Chris Wallace ‘itching’ to get back to politics in 2024

CNN
Chris Wallace says, “One of the things that impressed me when I came to CNN is how big it is. We have 4,000 people all over the world. I don’t know anybody that has that in this day in age.”

Chris Wallace is eager to dive back into the world of politics ahead of the 2024 election.

After nearly two decades at “Fox News Sunday,” the longtime broadcaster left the network in 2021 for a gig interviewing celebrities and entertainment figures for a show initially planned for CNN’s short-lived subscriber streaming service.

“David Zaslav called me this summer, which is unusual, and said, ‘I really would like your voice to be part of our political coverage in 2024,’” Wallace told The Hill during a recent interview, referring to the CEO of Warner Bros. Discovery. “And I have to say, having been away from it for it for almost two years, I was getting itchy.”

This year, he launched “The Chris Wallace Show,” airing Saturday mornings on CNN and streaming weekly on Max.

The show features a panel of pundits and news commentators discussing the biggest stories of the day, rather than the one-on-one lawmaker interviews that are a staple of a weekend public affairs programs.

And while it hasn’t posed a serious ratings challenge to Wallace’s old network, the host has sparked headlines, and even some pushback, in recent months with commentary on major pop culture figures such as Taylor Swift and Adam Driver.

The foray into the world of entertainment was a new chapter for Wallace, who was hired by CNN as part of a major push into subscriber-based streaming news.

CNN+, as it was known, was ultimately shuttered just a day after it was launched and weeks after the network’s former president, Jeff Zucker, was forced to resign.

Zucker’s successor, producer Chris Licht, spent just one year on the job after reshaping CNN’s programming and shifting around top talent, including Wallace, before being ousted by the network’s parent company amid sluggish ratings and a slew of internal controversies.

“It’s been a bumpy ride,” Wallace concedes of his time at CNN. “But one of the things that impressed me when I came to CNN is how big it is.
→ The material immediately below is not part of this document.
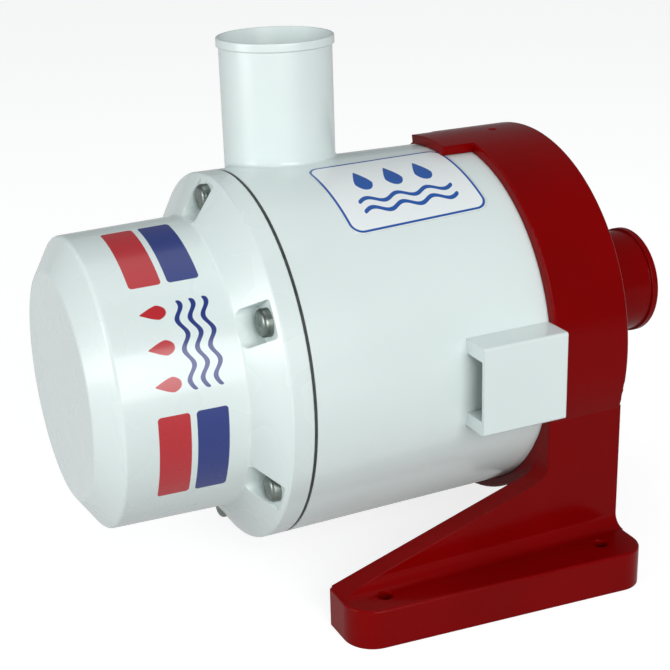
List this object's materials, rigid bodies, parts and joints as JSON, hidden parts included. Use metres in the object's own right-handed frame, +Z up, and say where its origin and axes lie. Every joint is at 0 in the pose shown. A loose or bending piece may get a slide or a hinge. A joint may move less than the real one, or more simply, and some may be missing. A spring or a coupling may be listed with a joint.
{
  "type": "bilge pump",
  "caption": "Horizontal centrifugal boat pump: sealed motor in a white casing with a screwed end cover, an upright outlet, and a red foot bracket that carries the inlet spigot.",
  "frame": {"origin": "on the mounting surface, under the middle of the overall length, on the centre plane of the feet", "axes": "+X along the pump axis from the closed end cover to the inlet spigot; +Z up; the labelled side of the casing faces -Y"},
  "size_m": [0.226, 0.166, 0.1843],
  "materials": {
    "white_plastic": "glossy moulded",
    "red_plastic": "glossy moulded",
    "black_plastic": "satin moulded",
    "impeller_plastic": "satin moulded",
    "dark_rubber": "matte",
    "label_film": "printed film",
    "steel_screws": "stainless",
    "brass": "plain",
    "plated_steel": "zinc plated",
    "ferrite": "ground ferrite",
    "spring_steel": "plain",
    "card": "phenolic card",
    "carbon": "carbon",
    "capacitor": "dipped",
    "lead_wire": "insulated",
    "shaft_steel": "ground stainless",
    "laminations": "stacked sheet",
    "copper": "enamelled wire",
    "copper_bars": "turned copper",
    "moulding": "moulded",
    "bearing_steel": "ground"
  },
  "bodies": {
    "pump_body": {"bearing_spring_washer": "spring_steel", "bracket": "red_plastic", "brush_card": "card", "brush_holders": "brass", "casing_label": "label_film", "cover_gasket": "dark_rubber", "cover_screws": "steel_screws", "end_cover": "white_plastic", "field_magnets": "ferrite", "flux_ring": "plated_steel", "front_bearing_outer": "bearing_steel", "front_end_bell": "plated_steel", "front_mount_ring": "dark_rubber", "guide_vane_ring": "white_plastic", "inlet_nozzle": "red_plastic", "inlet_o_ring": "dark_rubber", "lower_brush_spring": "spring_steel", "magnet_clips": "spring_steel", "motor_canister": "black_plastic", "motor_leads": "lead_wire", "motor_through_bolts": "plated_steel", "pump_casing": "white_plastic", "rear_bearing_outer": "bearing_steel", "rear_end_plate": "plated_steel", "rear_gasket": "dark_rubber", "rear_mount_ring": "dark_rubber", "seal_retainer": "plated_steel", "shaft_seals": "dark_rubber", "suction_cover": "white_plastic", "suction_cover_screws": "steel_screws", "suppression_capacitor": "capacitor", "threaded_inserts": "brass", "upper_brush_spring": "spring_steel", "wire_gland": "dark_rubber"},
    "rotor": {"motor_shaft": "shaft_steel", "armature_core": "laminations", "armature_windings": "copper", "commutator_hub": "moulding", "commutator_bars": "copper_bars", "front_bearing_inner": "bearing_steel", "rear_bearing_inner": "bearing_steel", "water_slinger": "dark_rubber", "impeller": "impeller_plastic", "impeller_washer": "shaft_steel", "impeller_nut": "brass"},
    "front_ball_set": {"front_bearing_balls": "bearing_steel", "front_bearing_cage": "brass"},
    "rear_ball_set": {"rear_bearing_balls": "bearing_steel", "rear_bearing_cage": "brass"},
    "upper_brush": {"upper_brush": "carbon"},
    "lower_brush": {"lower_brush": "carbon"}
  },
  "joints": [
    {"name": "rotor_spin", "type": "hinge", "parent": "pump_body", "child": "rotor", "pos_m": [0, 0, 0.08], "axis": [1, 0, 0], "continuous": true},
    {"name": "front_balls_orbit", "type": "hinge", "parent": "pump_body", "child": "front_ball_set", "pos_m": [0, 0, 0.08], "axis": [1, 0, 0], "continuous": true},
    {"name": "rear_balls_orbit", "type": "hinge", "parent": "pump_body", "child": "rear_ball_set", "pos_m": [0, 0, 0.08], "axis": [1, 0, 0], "continuous": true},
    {"name": "upper_brush_slide", "type": "slide", "parent": "pump_body", "child": "upper_brush", "axis": [0, 0, 1], "range_m": [0, 0.003], "stiffness_N_per_m": 150, "springref_m": -0.003, "deforming": ["upper_brush_spring"]},
    {"name": "lower_brush_slide", "type": "slide", "parent": "pump_body", "child": "lower_brush", "axis": [0, 0, -1], "range_m": [0, 0.003], "stiffness_N_per_m": 150, "springref_m": -0.003, "deforming": ["lower_brush_spring"]}
  ],
  "couplings": [
    {"joint": "front_balls_orbit", "follows": "rotor_spin", "ratio": 0.3661},
    {"joint": "rear_balls_orbit", "follows": "rotor_spin", "ratio": 0.3661}
  ]
}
We have 4,000 people all over the world. I don’t know anybody that has that in this day in age.”

Wallace estimates he’s worked in journalism for nearly 60 years, saying he was an intern for Walter Cronkite as a teenager covering Barry Goldwater at the Republican Convention in 1964.

For two decades, Wallace was closely associated with Fox’s straight news division, which stands in contrast to the network’s often controversial yet highly rated prime-time opinion programming.
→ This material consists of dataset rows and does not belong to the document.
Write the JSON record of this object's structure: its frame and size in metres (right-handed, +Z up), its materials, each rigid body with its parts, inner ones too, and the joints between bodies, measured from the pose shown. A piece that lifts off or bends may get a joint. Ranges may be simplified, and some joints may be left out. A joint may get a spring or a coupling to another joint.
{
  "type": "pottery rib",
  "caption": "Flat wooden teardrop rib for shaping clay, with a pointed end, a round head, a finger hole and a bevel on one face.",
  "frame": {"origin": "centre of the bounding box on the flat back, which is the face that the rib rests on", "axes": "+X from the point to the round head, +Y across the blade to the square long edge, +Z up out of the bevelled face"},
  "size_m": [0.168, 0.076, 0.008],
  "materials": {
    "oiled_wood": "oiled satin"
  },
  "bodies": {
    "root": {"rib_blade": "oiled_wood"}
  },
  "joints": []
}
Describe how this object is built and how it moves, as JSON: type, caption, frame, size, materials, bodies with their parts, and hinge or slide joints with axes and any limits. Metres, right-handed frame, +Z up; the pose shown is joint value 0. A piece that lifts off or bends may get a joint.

“Coming from Fox, I used to get a lot of credit. People would come up to me and say, ‘I love how you play it straight. I love how even-handed you are,’” he said. “And on the one hand, I like praise just as much as the next person, but on the other hand, I actually found that kind of depressing.”

Wallace says he recognizes that in recent years CNN was viewed by many as “in opposition to the Trump administration,” but described efforts by the network to get “back to best practices and basic principles” of journalism.

And he has big stories to cover next year, particularly the 2024 GOP primary and what is expected to be the ensuing rematch between former President Trump and President Biden next fall.

“Through no fault of the moderators, I don’t think they’ve been particularly productive,” Wallace said of the first four GOP primary debates. “Which isn’t to say they shouldn’t be held, but it’s awfully hard to get engaged in a debate when the person who’s leading the field by 30 points isn’t there.”

He has interviewed the former president and moderated debates Trump participated in, saying he takes “very seriously” the former president’s recent threats against the media and suggestions that he would take a more authoritarian approach to governing in a second term.

“You know the old Maya Angelou line. ‘When someone shows you who they are, believe them.’ Donald Trump has shown us in spades who he is,” Wallace said. “There’s every reason in the world to think a second Trump term will be more alarming, more threatening and more challenging to our basic constitutional norms.”

Meanwhile, Biden, Wallace said, “isn’t in good shape,” noting polling showing the 81-year-old president’s approval rating among the lowest it’s been since he took office.

“Age is absolutely a legitimate issue,” he said. “When the president says, ‘Watch me,’ I think a lot of people are watching and they’re concerned. He has every right in the world to run, but I don’t think it’s negative to say he’s got real political problems.”

Wallace brushed aside questions about what a potential Trump vs. Biden rematch could mean for outlets at a time when news fatigue and an increasingly fractured media environment have prompted big questions about the future of cable news and the media more generally.

“I think the question isn’t what does it mean for the news media, it’s what does it mean for the nation,” he said. “Obviously there are times you are more excited about the choice or less excited about the choice. … But I’ve never seen less enthusiasm for a potential race and what it portends for the choices the country faces over the next four years than a Trump-Biden rematch.”